I’m glad Maria got me to top off the generator before the storm started,
Eli thought silently thanking his wife yet again for being the practical one in the family.

              Out loud he continued, “Now give me a hug and it’s off to bed with you.”

              Her mood returning to light and excited at the prospect of Santa coming, Lucy hugged her father then scampered off to bed. Once her light was off and the Eli was reasonably certain she was down for the night he headed back to join the rest of the family.

              The lights flickered again.

              “How’s the little Princess?” Maria asked when Eli came back into the living room. “Did she stop trying to convince you she should be allowed to stay up?”

              “She’s fine,” he laughed settling back next to his wife on the leather couch. “She tried every trick in her arsenal but in the end she went to bed happy.”

              Soft laughter filled the room.

              A fire crackled merrily in the fireplace and the wind whipped outside. Mark, Eli’s brother got up and stoked the fire. Then he went to the window and pushed the heavy curtains aside.

              “It’s really coming down out there, I can’t even see the cars,” he said turning back to the room. “Good thing we were all planning to stay here tonight anyways.”

              “When your father was alive he thought a heavy snow was the precursor to trouble,” Dianna Jones said sipping her coffee, which was liberally spiked with Kentucky bourbon. “But your father was also convinced our old neighbor, Mr. Ryerson, stole the Sunday newspaper from our porch every week—so take that as you will.”

              “Is that why he kept those binoculars by the front window?” Mark asked grinning. “I always thought it was so he could watch the neighbor lady across the street when she was sun bathing.”

              Mark’s wife Julie started laughing then coughed as she choked on her drink.

              “No dear that was me,” Dianna deadpanned.

              Everyone laughed.

              Then the lights went out.             

              One, two, three, four, five… the generator should kick on any second now, Eli thought as they all sat cloaked in the sudden darkness. Any second now the beast will turn over and we’ll have power once more.

             
“Umm Eli?” Maria asked in the fire illuminated darkness, “Shouldn’t the generator have kicked on by now?”

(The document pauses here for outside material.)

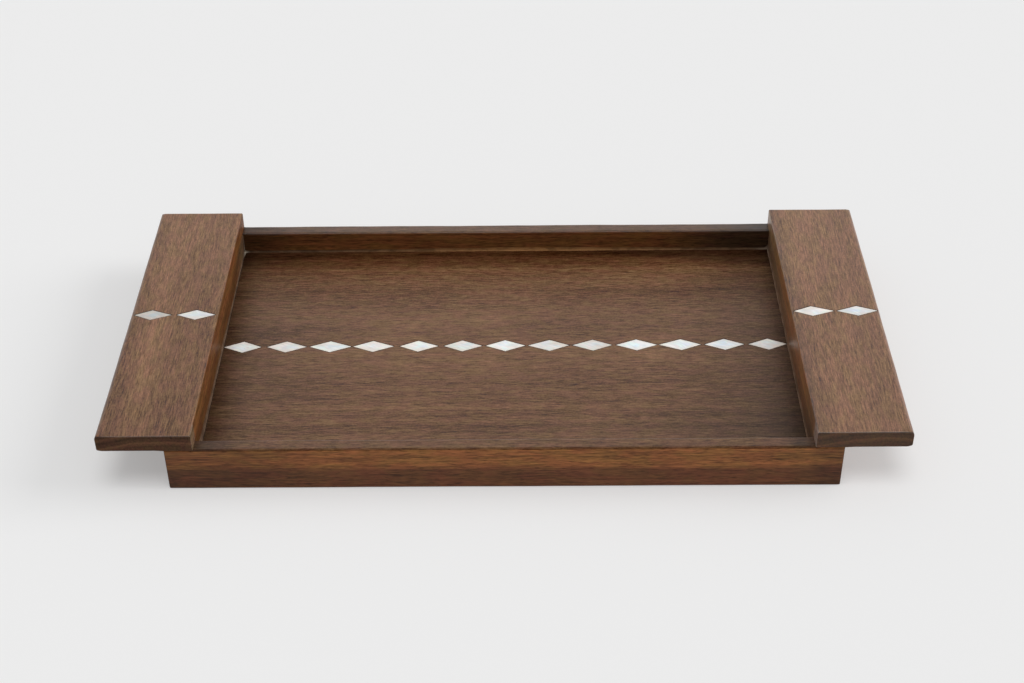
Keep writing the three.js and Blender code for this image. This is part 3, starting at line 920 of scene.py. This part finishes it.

              Eli sighed and got to his feet. This wasn’t the first time the power had gone out and the automatic switchover had failed. Such events necessitated a trip to the shed behind the house where the generator was installed. For the hundredth time Eli wished he’d taken care of the problem last time it occurred.

              “Want me to come with you?” Mark asked moving from the window and into the glow of the fire.

              “I’ll never say no to some company,” Eli laughed.

              The two brothers, best friends since before they could read, headed into the blowing snow of the back yard without even donning coats. Even when they’d been young, the brothers had been notorious for not being properly dressed against the elements.

              “You two are gonna catch your deaths!” Dianna called out between laughs. She was used to the way her boys were, it was so much like the way their father had been.

              “I don’t think the two of them will every really grow up,” Julie laughed taking another sip of her drink.

              The wind blew even harder and none of the women heard the moaning.